In France, BPAs cover unsubsidised biomethane and can help industries meet EU ETS requirements or transport tax incentives for biofuels, such as TIRUERT (Taxe Incitative Relative à l’Utilisation d’Énergie Renouvelable dans les Transports) or the newly proposed IRICC (Incitation à la Réduction de l’Intensité Carbone des Carburants). Transport is the main growth driver. France has Europe’s largest CNG truck fleet, with biomethane covering 39% of fuel use in 2023. The fleet continues to grow, with a 35% increase in the number of buses in 2022-2023 and 26% more trucks. Under these currently favourable conditions, France’s biogas and biomethane market is forecast to grow 71% during 2025-2030.

Italy

Italy is the second-largest biogas market in Europe and one of the most dynamic ones, growing in both biogas and biomethane production. Nearly all biomethane is used in transport. It has the largest natural gas vehicle (NGV) fleet in Europe, with a 60% biomethane share. In Italy, the integration of different types of feedstocks is good, with municipal solid waste accounting for about 45% of biomethane feedstocks, the rest being agricultural.

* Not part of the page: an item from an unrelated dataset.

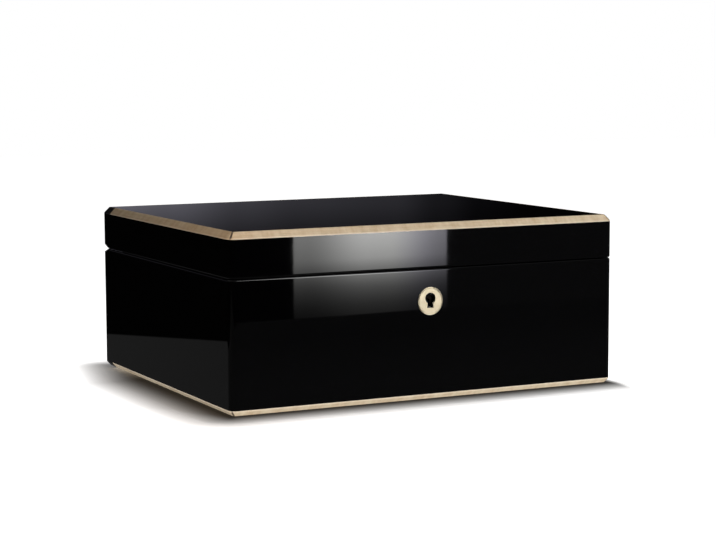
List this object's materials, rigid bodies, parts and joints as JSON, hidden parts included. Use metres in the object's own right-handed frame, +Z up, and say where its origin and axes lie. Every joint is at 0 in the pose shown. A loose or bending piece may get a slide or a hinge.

Italy’s production of biogases to increase 77% over 2025-2030. However, despite ambitious NECP targets and strong policy support to convert biogas power plants to biomethane, growth has slowed over the past two years due to permitting and feedstock challenges. Short-term prospects remain uncertain, though the Italian government is taking action to increase investment interest.

Denmark

Denmark has the highest biomethane share among all EU gas grids (40% in 2025), and its target is to reach 100% green gases by 2030. The country’s aim is to phase out gas use in households and to direct biomethane use to more hardto-electrify industrial heat systems. Despite strong development historically, a rise in feedstock costs (as well as other market conditions) slowed growth between 2023 and 2024. Several regulatory changes are being discussed in 2025, for instance an increase in gas distribution tariffs or the revision of gas CO2 taxes, which may affect the market. However, the forecast expects growth of around 33 PJ (around 0.93 bcme) from 2025 to 2030.